On 10 January 2017 the European Commission has adopted a Proposal for a Regulation concerning the respect for private life and the protection of personal data in electronic communications (“the draft e-Privacy Regulation” or “the Proposal”) which will repeal the Directive 2002/58/EC on privacy and electronic communications (the “e-Privacy Directive”).
The draft e-Privacy Regulation provides for enhanced privacy measures, including in relation to user consent, confidentiality of electronic communications, website cookies and unsolicited electronic communications. It also introduces an enforcement regime aligning with the GDPR, including significant fines for breaches.
The Proposal has been adopted in the context of a wider legislative package which also includes a Proposal for a Regulation on the protection of personal data by European institutions and bodies and a Communication on international personal data transfers.
Relation with the GDPR
This proposal aims to ensuring consistency with the General Data Protection Regulation (the “GDPR”), to provide a complete legal framework for privacy and data protection under the Digital Single Market Strategy.

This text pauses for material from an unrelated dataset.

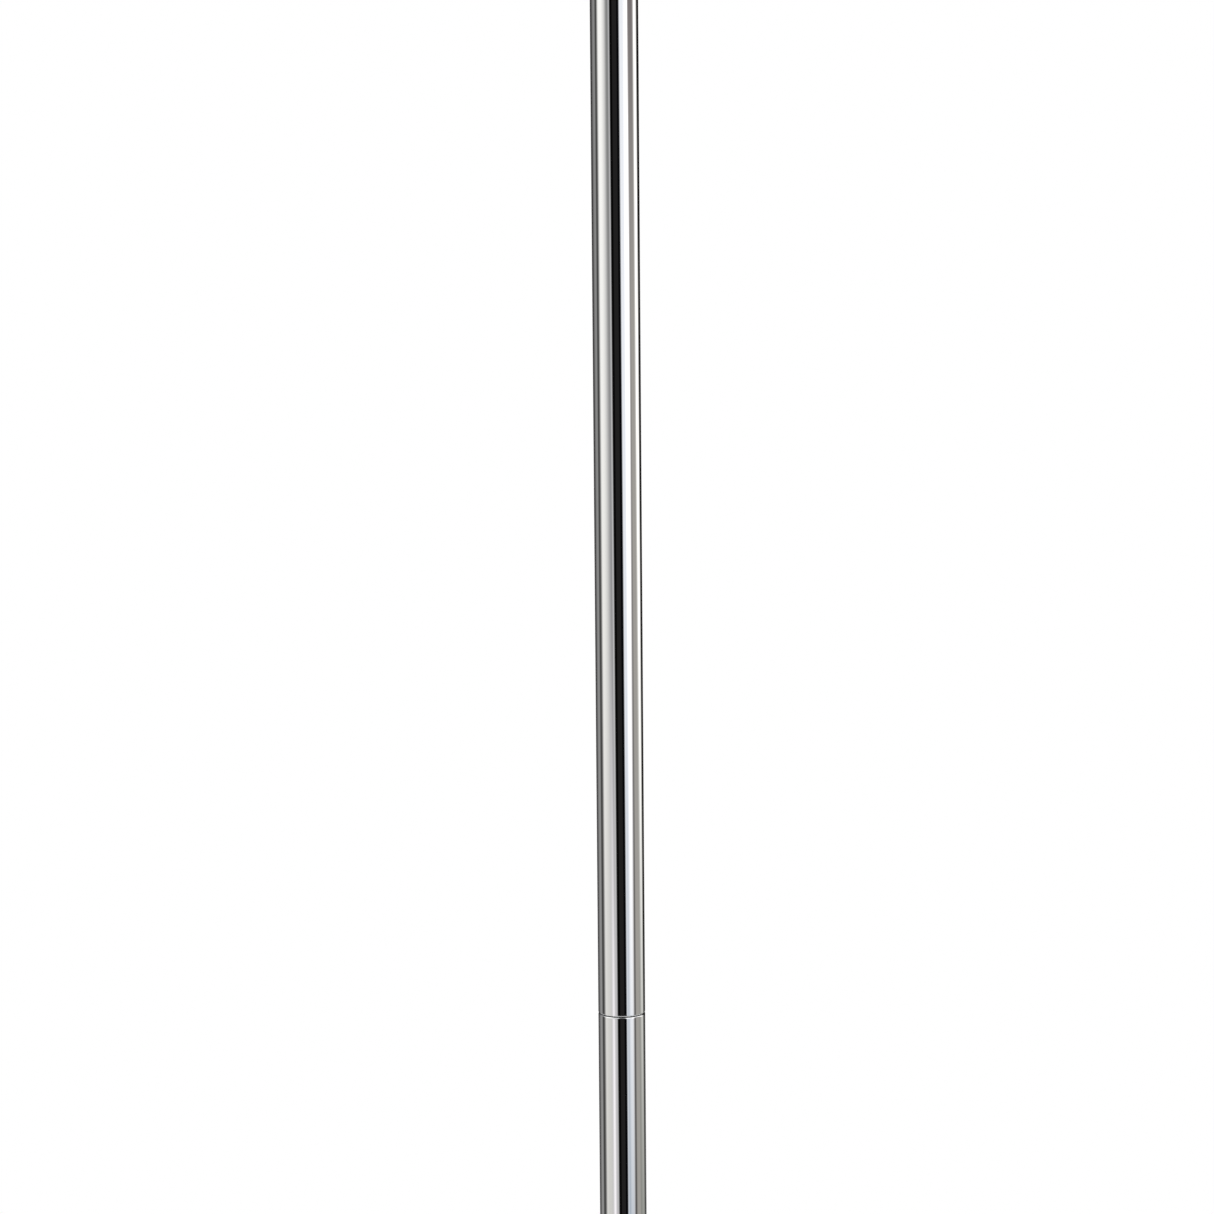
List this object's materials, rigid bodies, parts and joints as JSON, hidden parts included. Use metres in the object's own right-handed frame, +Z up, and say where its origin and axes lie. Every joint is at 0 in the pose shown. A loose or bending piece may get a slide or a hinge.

The GDPR focuses on data protection for individuals. It was adopted in 2016 and its provisions will apply as from May 2018. The GDPR will enable users to better control their personal data. However, it only applies to the processing of personal data of individuals. It does not cover business-to-business communication or communication between individuals, which does not include personal data.
The draft e-Privacy Regulation complements the GDPR and ensures the fundamental right to the respect of private life with regards to communications. The new rules also give citizens and companies specific rights and protections, e.g. they guarantee the confidentiality and integrity of users’ devices (i.e. laptop, smartphone, tablets), as smart devices should only be accessed if the user has given their permission.
The draft e-Privacy Regulation also seeks to align privacy rules with the GDPR, for example by relying on its definitions, and repeals the security obligations outlined in the current e-Privacy Directive that have become redundant following the adoption of the GDPR.
The provisions contained in the draft e-privacy Regulation will be enforced by the Data Protection Authorities in the Member States, which are already in charge of the rules under the GDPR.
The adoption of the Proposal officially started the legislative process for the two proposed Regulations. The European Commission is calling on the European Parliament and the Council to ensure their adoption by 25 May 2018, alongside the entry into force of the GDPR.